Il movimento già dal primo congresso portò le tesi del corporativismo e della socializzazione in contrapposizione al libero mercato. Augusto de Marsanich coniò la frase che diventò un mantra del MSI, che sintetizzava la posizione del partito verso il fascismo: “non rinnegare non restaurare”.
Gli anni 50 e 60
Dopo le incriminazioni per ricostituzione del disciolto partito Fascista di alcuni componenti del partito, fra i quali Romualdi, ci fu l’elezione a segretario nel 1950 di De Marsanich e di Arturo Michelini dal 1954 al 1969.
Questi furono anni difficili con continue contestazioni e tentativi di scioglimento del partito. Nel 1951 gli fu impedito di svolgere il proprio congresso. Almirante raccontò di come lui, uno dei dirigenti più in vista, dovette viaggiare per la penisola in terza classe, non dormendo mai, e facendo i comizi su sedie e tavoli di fortuna in tutte le parti d’Italia.
Nonostante ciò riuscì ad affrontare le elezioni amministrative e Nazionali degli anni 50, con risultati che arrivavano anche al 6% in termini di voti. Michelini rappresentava invece la corrente filo-borghese del partito. Infatti parecchie furono anche le fuoriuscite dal movimento.
A seguito dell’elezione di Michelini la componente spiritualista ed evoliana di Pino Rauti, Clemente Graziani e Sergio Baldassini, per segnare la lontananza dal neosegretario, si riunì nella corrente di Ordine Nuovo, che rimase inizialmente all’interno del MSI.
In occasione del V congresso, tenutosi nel 1956 a Milano, dove Michelini veniva confermato segretario, ci fu la scissione dal partito di un gruppo di dirigenti guidati da Pino Rauti. Con la trasformazione della propria corrente nel Centro Studi Ordine Nuovo, uscendo dal MSI. L’MSI in quegli anni appoggiò anche giunte locali socialiste e democristiane, e nel 1960
garantì il sostegno a un governo monocolore guidato dal democristiano Fernando Tambroni. Ciò portò agli scontri di Genova, quando fu impedito con gli scontri il legittimo congresso del partito.
L’MSI rimase da quel momento fuori dai giochi dell’arco costituzionale.
Nel 1969 la segreteria fu affidata a Giorgio Almirante che la mantenne fino al 1987, quando vi rinunció per motivi di salute lasciando spazio a Gianfranco Fini.
Anni 70, 80 e 90
Almirante fu scelto per le sue grandi doti oratorie e per la sua capacità politica (fu chiamata la politica del doppiopetto).

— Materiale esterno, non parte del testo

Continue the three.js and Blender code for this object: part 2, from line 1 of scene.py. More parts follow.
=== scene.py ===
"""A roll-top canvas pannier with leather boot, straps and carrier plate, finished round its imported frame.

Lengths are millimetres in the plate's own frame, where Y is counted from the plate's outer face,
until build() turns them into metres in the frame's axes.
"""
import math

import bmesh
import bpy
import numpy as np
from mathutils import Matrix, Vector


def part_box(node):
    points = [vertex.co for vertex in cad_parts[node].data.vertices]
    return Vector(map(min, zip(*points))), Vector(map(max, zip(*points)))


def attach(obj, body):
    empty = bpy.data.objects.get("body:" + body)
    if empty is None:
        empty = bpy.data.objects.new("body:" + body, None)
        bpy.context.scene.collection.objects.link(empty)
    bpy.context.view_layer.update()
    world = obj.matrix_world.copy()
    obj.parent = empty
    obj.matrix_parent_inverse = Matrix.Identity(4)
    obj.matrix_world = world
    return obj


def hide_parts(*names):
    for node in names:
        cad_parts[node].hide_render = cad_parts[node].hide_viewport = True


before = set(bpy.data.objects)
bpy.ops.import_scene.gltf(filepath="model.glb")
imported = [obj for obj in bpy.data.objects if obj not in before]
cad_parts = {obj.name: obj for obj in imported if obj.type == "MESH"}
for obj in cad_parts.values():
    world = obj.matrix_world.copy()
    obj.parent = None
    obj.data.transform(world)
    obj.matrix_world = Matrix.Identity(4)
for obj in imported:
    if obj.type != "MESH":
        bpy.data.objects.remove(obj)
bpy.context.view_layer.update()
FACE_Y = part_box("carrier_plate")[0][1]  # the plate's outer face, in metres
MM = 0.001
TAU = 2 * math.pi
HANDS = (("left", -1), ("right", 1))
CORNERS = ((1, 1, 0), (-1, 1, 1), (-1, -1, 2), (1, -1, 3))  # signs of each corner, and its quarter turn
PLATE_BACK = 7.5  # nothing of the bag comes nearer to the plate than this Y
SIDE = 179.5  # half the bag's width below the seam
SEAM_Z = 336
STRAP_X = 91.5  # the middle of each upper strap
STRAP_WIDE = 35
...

Ebbe sicuramente il merito di mantenere saldo il partito in un momento tanto delicato come quello degli anni di piombo.
Moltissime furono le vittime che dovette piangere il partito, quasi tutti giovanissimi della “Giovane Italia” prima, e del “Fronte della Gioventù “. Da Sergio Ramelli fino a Di Nella, passando per la strage di Acca Larentia. Il partito sotto la sua guida affrontó la rivolta di Ciccio Franco di Reggio Calabria del 1970, in cui l’esponente missino fu uno dei massimi protagonisti.

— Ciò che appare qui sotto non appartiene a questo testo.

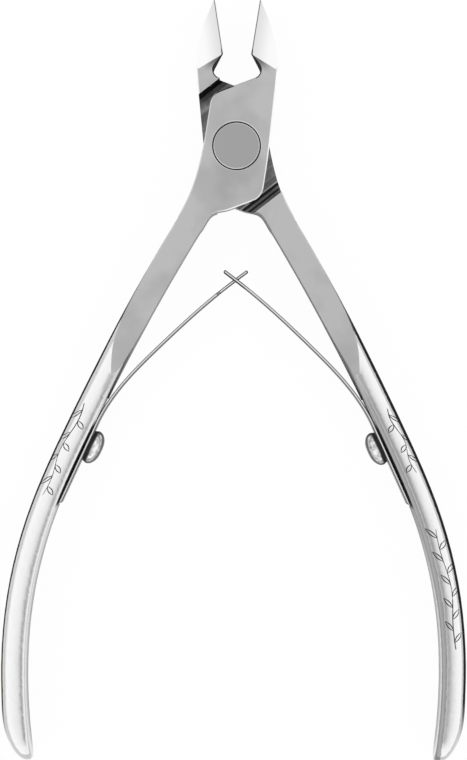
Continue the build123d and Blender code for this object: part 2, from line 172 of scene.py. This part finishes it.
class Steel(Nodes):
    """One metal material, with the places and the directions of its faces."""

    def __init__(self, name, color, roughness):
        self.material = bpy.data.materials.new(name)
        self.material.use_nodes = True
        super().__init__(self.material.node_tree)
        self.shader = self.add("ShaderNodeBsdfPrincipled")
        self.shader.inputs["Metallic"].default_value = 1.0
        self.shader.inputs["Base Color"].default_value = (*color, 1)
        self.shader.inputs["Roughness"].default_value = roughness
        output = self.add("ShaderNodeOutputMaterial")
        self.link(self.shader.outputs[0], output.inputs["Surface"])
        self.place = self.add("ShaderNodeTexCoord").outputs["Object"]
        self.x, self.y, self.z = self.split(self.place)
        facing = self.add("ShaderNodeNewGeometry").outputs["Normal"]
        self.facing_x, self.facing_y, self.up = self.split(facing)
        self.level = self.math("ABSOLUTE", self.up)

    def along(self, x_share, y_share):
        """Distance along a level direction through the origin."""
        scaled = self.math("MULTIPLY", self.y, y_share)
        return self.math("MULTIPLY_ADD", self.x, x_share, scaled)

    def noise(self, scale, detail=4.0, turn=0.0, stretch=(1, 1, 1), roughness=0.5):
        """Noise whose waves per mm are stretch, along X turned about Z, and across it."""
        mapping = self.add("ShaderNodeMapping", vector_type="TEXTURE")
        self.link(self.place, mapping.inputs["Vector"])
        mapping.inputs["Rotation"].default_value = (0, 0, turn)
        mapping.inputs["Scale"].default_value = [MM / s for s in stretch]
        node = self.add("ShaderNodeTexNoise")
        self.link(mapping.outputs[0], node.inputs["Vector"])
        node.inputs["Scale"].default_value = scale
        node.inputs["Detail"].default_value = detail
        node.inputs["Roughness"].default_value = roughness
        return node.outputs["Fac"]

    def bump(self, height, strength, depth):
        """Relief of the given depth in metres."""
        node = self.add("ShaderNodeBump")
        self.put(height, node.inputs["Height"])
        node.inputs["Strength"].default_value = strength
        node.inputs["Distance"].default_value = depth
        self.link(node.outputs[0], self.shader.inputs["Normal"])

    def set(self, socket, value):
        self.put(value, self.shader.inputs[socket])


def grey(tone):
    """The colour of steel at one brightness."""
    return (tone, tone, 1.01 * tone)


def lap_light_and_shade_bands(s, across, from_shoulder):
    """Tones of the milled lap in bands along its shoulder, near the foot and near the jaw:
    painted shadow in black bands and painted highlight in thin light lines.
    """
    depth = s.math("DIVIDE", from_shoulder, 3 * MM)
    foot_bands = s.ramp(depth, [
        (0.0, 0.75), (0.03, 0.7), (0.05, 0.15), (0.16, 0.18), (0.2, 0.02), (0.25, 0.02),
        (0.3, 0.17), (0.37, 0.2), (0.4, 0.02), (0.51, 0.03), (0.55, 0.8), (0.6, 0.27),
        (1.0, 0.3),
    ])
    head_bands = s.ramp(depth, [
        (0.0, 0.01), (0.15, 0.01), (0.19, 0.2), (0.22, 0.04), (0.27, 0.22), (0.31, 0.06),
        (0.38, 0.25), (0.6, 0.3), (0.72, 0.55), (0.82, 0.2), (1.0, 0.25),
    ])
    return s.mix(s.step(across, -1 * MM, 1 * MM), foot_bands, head_bands)


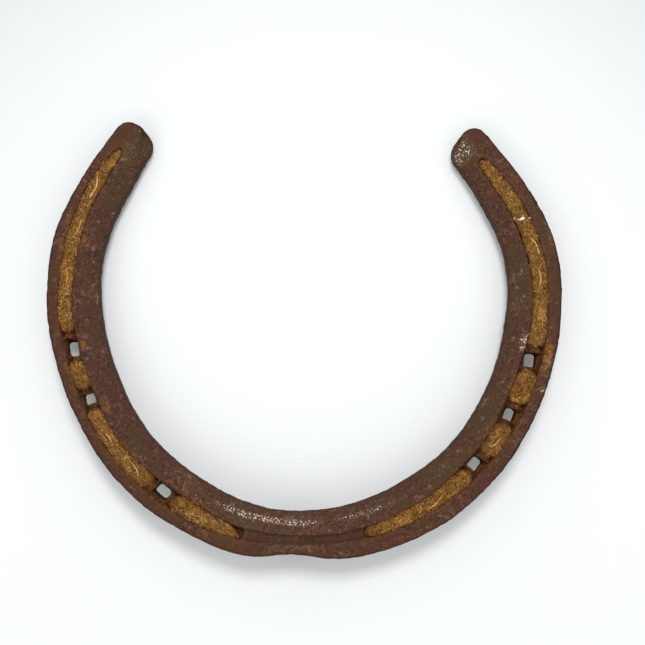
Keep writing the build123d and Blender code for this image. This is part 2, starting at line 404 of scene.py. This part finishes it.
DUST_REACH = 1.7 * MM
packing_nodes = [name for name in frame["nodes"] if name.startswith("packing")]
dirt_points = np.concatenate([vertex_rows(frame["nodes"][name].data) for name in packing_nodes])
dirt = np.clip(1 - gaps(places, dirt_points) / DUST_REACH, 0, 1)
store(shoe.data, "dirt", dirt)

TROUGH_START, TROUGH_FULL = 0.7 * MM, 1.5 * MM
trough = np.clip((sunk - TROUGH_START) / (TROUGH_FULL - TROUGH_START), 0, 1) * in_crease
store(shoe.data, "trough", trough)

# Painted shade darkens the outer edge, fading down the wall. On the inner wall painted shade darkens the
# undercut stretches and the foot. In the crease the painted shade is weak and fades near the soil.
WALL_SHADE_FADE = 3.5 * MM
FOOT_HEIGHT, FOOT_END = 1.2 * MM, 135
GROUND_DEPTH = 1 * MM
edge_dark = np.clip((0.93 - upward) / 0.2, 0, 1) * np.clip(1 - sunk / WALL_SHADE_FADE, 0.2, 1)
inner_dark = 0.4 * np.clip((0.7 - upward) / 0.2, 0, 1)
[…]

La svolta della “Destra Nazionale” del 1972, riportó il partito su posizioni più atlantiste e di “destra”. Dopo la scissione rientrata di “Democrazia Nazionale” del 76, Almirante portò il partito di fatto a una “legittimazione” quando fu ricevuta una delegazione – per la prima volta – per le consultazioni del primo governo Craxi del 1983, favore che l’Msi riapagó in aula a Montecitorio votando la legge sulla liberazione delle frequenze Radio Tv. Almirante lasciò la guida del partito per motivi di salute nel 1987 lasciando la guida al suo “delfino” Gianfranco Fini. Giorgio Almirante morì da presidente il 21 Maggio 1988 insieme a Pino Romualdi.
Dopo una parentesi affidata a Pino Rauti nel 1990, la segreteria tornò a Gianfranco Fini che nonostante i successi elettorali con lui stesso alle amministrative di Roma e Alessandra Mussolini a Napoli, traghettò il glorioso partito alla nefasta “svolta di Fiuggi” trasformandolo nel partito conservatore e “legittimato a governare”: Alleanza Nazionale. La svolta fu vista da molti come un tradimento dei valori che in qualche modo fu portatore il Movimento Sociale Italiano. Le ferite di quella svolta, quell’area politica le porta addosso ancora tutt’oggi.